* _Material for this task_

•••••

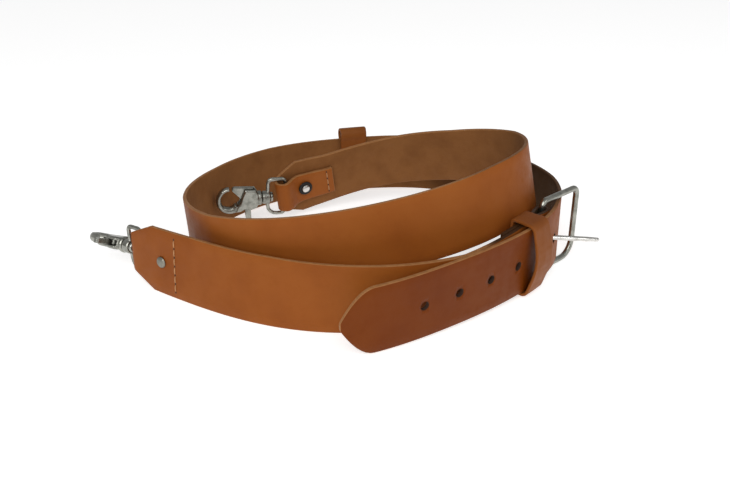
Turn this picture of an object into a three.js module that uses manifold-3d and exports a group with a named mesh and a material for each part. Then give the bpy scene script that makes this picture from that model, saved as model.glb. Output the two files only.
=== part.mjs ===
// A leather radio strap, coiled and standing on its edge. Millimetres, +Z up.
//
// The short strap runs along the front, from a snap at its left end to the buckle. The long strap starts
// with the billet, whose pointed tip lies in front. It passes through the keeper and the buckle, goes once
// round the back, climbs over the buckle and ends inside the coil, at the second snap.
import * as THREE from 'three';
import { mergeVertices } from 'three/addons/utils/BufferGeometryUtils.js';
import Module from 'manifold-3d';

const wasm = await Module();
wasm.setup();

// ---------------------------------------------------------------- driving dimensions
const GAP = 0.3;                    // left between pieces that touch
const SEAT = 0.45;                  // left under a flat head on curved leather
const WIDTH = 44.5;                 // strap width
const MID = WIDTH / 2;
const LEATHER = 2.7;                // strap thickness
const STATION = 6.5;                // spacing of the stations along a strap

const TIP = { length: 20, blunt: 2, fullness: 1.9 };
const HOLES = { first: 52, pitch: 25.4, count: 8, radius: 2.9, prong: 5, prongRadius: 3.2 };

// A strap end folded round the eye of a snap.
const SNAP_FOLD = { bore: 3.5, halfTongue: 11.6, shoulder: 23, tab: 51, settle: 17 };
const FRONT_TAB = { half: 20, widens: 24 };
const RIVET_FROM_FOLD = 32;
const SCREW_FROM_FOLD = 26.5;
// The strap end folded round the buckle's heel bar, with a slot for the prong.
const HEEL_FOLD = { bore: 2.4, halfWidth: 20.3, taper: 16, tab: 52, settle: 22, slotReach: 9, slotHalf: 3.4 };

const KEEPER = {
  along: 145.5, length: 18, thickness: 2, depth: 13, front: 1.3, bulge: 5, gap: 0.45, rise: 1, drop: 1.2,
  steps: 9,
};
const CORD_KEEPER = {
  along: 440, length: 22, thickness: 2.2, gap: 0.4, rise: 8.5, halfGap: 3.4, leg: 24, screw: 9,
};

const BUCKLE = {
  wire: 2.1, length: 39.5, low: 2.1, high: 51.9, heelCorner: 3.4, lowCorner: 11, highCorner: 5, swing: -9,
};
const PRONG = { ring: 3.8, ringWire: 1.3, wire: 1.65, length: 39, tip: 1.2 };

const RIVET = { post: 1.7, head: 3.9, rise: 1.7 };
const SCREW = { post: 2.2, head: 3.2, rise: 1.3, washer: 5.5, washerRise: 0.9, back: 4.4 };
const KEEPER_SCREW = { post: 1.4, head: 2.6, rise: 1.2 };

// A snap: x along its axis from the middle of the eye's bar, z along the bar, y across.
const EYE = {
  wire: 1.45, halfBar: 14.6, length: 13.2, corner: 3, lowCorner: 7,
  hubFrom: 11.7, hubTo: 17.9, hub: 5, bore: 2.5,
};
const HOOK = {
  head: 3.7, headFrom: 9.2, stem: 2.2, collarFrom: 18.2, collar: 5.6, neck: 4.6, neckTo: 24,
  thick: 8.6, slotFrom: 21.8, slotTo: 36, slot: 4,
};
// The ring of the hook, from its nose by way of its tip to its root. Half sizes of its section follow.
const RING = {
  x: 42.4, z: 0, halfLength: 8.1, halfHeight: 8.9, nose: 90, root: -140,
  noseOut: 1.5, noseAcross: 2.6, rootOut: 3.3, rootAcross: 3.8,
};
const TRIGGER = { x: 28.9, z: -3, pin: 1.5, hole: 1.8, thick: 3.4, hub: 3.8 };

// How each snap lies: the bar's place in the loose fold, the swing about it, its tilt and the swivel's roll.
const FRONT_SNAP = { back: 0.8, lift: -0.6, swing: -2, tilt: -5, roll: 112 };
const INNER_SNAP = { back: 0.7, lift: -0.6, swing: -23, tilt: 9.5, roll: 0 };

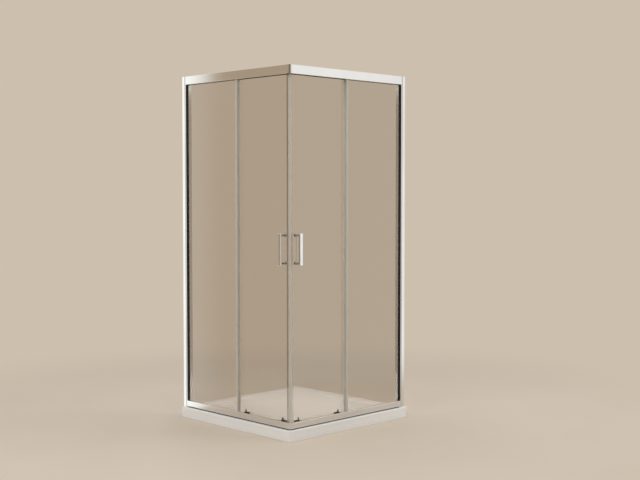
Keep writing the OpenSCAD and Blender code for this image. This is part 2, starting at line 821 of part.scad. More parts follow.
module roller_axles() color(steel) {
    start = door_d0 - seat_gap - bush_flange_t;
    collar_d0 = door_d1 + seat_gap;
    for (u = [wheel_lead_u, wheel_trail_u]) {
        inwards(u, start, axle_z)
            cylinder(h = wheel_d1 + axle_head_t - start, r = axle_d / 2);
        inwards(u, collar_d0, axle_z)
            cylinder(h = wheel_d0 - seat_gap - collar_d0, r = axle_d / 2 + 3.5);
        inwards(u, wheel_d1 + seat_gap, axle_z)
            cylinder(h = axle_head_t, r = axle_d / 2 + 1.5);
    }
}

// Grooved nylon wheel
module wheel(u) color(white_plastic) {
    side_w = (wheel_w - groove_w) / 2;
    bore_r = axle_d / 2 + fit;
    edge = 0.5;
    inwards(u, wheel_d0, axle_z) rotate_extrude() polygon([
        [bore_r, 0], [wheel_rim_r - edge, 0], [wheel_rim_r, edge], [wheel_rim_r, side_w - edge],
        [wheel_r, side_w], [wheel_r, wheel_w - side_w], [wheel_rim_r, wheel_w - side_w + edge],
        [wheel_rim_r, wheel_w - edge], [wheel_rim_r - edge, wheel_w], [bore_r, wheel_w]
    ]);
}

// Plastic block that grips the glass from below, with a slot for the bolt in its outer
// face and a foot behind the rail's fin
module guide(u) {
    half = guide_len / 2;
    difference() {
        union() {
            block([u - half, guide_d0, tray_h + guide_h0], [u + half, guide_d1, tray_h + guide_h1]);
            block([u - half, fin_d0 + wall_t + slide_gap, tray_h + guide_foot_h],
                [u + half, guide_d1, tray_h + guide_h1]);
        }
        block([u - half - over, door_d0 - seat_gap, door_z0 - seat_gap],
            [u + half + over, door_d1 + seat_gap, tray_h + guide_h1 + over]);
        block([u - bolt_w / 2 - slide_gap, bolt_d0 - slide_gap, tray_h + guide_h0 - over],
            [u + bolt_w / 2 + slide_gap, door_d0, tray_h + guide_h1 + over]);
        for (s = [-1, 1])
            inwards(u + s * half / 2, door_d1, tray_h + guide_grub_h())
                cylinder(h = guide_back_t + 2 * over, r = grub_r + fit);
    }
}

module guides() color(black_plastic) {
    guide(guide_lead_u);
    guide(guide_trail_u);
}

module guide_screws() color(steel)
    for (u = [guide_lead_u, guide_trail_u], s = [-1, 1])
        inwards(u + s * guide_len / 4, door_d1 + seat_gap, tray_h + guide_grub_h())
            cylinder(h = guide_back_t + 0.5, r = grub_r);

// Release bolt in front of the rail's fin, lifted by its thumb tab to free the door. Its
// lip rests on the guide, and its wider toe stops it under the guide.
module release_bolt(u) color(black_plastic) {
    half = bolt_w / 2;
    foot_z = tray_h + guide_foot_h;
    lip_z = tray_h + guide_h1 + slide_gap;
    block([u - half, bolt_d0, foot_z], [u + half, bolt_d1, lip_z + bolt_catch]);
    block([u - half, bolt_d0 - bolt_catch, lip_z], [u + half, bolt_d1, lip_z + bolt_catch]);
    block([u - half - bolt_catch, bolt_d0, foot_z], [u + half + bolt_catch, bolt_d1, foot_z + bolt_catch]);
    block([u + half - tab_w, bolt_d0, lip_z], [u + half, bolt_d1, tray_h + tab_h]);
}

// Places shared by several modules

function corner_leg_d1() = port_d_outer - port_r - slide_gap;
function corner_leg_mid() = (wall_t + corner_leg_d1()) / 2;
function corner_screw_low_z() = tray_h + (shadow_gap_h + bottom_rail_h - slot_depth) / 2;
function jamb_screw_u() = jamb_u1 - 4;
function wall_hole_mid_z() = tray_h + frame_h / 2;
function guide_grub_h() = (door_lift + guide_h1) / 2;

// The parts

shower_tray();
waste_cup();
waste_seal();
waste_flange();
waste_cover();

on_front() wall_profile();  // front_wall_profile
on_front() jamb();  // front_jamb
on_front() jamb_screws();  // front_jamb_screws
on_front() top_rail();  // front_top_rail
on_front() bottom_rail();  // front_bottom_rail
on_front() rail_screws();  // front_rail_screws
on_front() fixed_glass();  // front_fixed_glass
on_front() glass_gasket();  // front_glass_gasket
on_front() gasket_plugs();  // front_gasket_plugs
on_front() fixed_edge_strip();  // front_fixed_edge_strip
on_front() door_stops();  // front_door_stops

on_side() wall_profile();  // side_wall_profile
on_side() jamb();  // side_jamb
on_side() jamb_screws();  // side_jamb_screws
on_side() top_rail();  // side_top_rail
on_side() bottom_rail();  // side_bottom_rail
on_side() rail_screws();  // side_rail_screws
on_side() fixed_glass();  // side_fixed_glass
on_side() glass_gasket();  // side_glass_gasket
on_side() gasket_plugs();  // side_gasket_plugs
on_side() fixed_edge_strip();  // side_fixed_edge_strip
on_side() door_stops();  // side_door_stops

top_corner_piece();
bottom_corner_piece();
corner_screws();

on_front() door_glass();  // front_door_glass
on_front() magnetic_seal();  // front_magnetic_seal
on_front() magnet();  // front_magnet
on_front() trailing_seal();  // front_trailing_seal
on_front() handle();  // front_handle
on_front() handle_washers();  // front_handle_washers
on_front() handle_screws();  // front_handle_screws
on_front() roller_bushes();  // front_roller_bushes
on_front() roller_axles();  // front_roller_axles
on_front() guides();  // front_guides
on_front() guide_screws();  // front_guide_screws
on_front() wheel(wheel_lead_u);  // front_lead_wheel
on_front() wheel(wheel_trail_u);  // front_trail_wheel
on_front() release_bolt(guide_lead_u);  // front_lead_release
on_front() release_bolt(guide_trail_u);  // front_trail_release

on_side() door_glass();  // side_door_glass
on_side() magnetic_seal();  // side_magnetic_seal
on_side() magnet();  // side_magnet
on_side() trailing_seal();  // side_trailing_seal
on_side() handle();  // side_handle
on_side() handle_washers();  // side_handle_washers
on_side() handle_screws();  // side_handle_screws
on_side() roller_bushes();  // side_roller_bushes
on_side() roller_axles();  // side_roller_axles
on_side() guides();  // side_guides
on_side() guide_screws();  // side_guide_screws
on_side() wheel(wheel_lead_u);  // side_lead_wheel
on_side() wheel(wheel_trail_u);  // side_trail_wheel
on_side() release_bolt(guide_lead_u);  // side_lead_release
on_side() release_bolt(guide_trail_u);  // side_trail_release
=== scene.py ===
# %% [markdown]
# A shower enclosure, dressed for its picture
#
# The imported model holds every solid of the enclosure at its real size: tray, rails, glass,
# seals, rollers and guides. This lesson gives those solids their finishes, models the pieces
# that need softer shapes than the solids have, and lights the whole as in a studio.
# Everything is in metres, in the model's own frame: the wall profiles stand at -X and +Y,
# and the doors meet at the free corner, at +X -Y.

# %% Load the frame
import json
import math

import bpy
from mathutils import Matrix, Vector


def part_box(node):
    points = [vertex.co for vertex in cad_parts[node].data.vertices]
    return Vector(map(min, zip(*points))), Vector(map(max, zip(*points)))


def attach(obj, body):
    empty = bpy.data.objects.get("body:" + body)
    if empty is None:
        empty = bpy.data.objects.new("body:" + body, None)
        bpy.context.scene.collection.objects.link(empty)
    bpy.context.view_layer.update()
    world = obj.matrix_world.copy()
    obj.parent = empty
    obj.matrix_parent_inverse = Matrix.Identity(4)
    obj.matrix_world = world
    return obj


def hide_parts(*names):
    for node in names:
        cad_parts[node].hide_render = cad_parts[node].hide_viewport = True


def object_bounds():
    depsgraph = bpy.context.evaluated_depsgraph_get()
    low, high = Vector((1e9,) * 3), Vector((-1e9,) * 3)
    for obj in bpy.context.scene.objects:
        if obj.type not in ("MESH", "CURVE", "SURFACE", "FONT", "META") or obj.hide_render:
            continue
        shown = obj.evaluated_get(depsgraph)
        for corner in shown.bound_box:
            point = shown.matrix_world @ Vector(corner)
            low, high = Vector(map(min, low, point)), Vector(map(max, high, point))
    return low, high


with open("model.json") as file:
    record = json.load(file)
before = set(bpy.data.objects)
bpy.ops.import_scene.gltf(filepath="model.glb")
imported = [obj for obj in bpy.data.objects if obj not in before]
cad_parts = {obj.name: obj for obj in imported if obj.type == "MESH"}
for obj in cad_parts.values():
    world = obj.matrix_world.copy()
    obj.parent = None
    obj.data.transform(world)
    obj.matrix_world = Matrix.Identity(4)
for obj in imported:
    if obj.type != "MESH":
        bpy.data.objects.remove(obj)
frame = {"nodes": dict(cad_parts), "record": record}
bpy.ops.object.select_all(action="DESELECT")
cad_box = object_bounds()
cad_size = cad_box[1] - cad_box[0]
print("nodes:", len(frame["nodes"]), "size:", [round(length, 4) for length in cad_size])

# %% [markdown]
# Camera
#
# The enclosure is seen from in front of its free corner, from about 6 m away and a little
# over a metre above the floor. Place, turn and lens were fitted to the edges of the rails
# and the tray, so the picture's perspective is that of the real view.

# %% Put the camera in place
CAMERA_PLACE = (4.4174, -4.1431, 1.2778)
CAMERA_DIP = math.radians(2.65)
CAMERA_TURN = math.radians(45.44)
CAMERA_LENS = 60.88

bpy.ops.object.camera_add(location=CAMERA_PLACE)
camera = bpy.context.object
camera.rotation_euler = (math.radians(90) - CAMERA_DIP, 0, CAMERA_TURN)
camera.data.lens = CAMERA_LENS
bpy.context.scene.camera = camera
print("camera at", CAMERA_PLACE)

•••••

* _Work to be completed_
Extract every line containing the string "Vector" from the material.

* _Task output_
from mathutils import Matrix, Vector
    return Vector(map(min, zip(*points))), Vector(map(max, zip(*points)))
    low, high = Vector((1e9,) * 3), Vector((-1e9,) * 3)
            point = shown.matrix_world @ Vector(corner)
            low, high = Vector(map(min, low, point)), Vector(map(max, high, point))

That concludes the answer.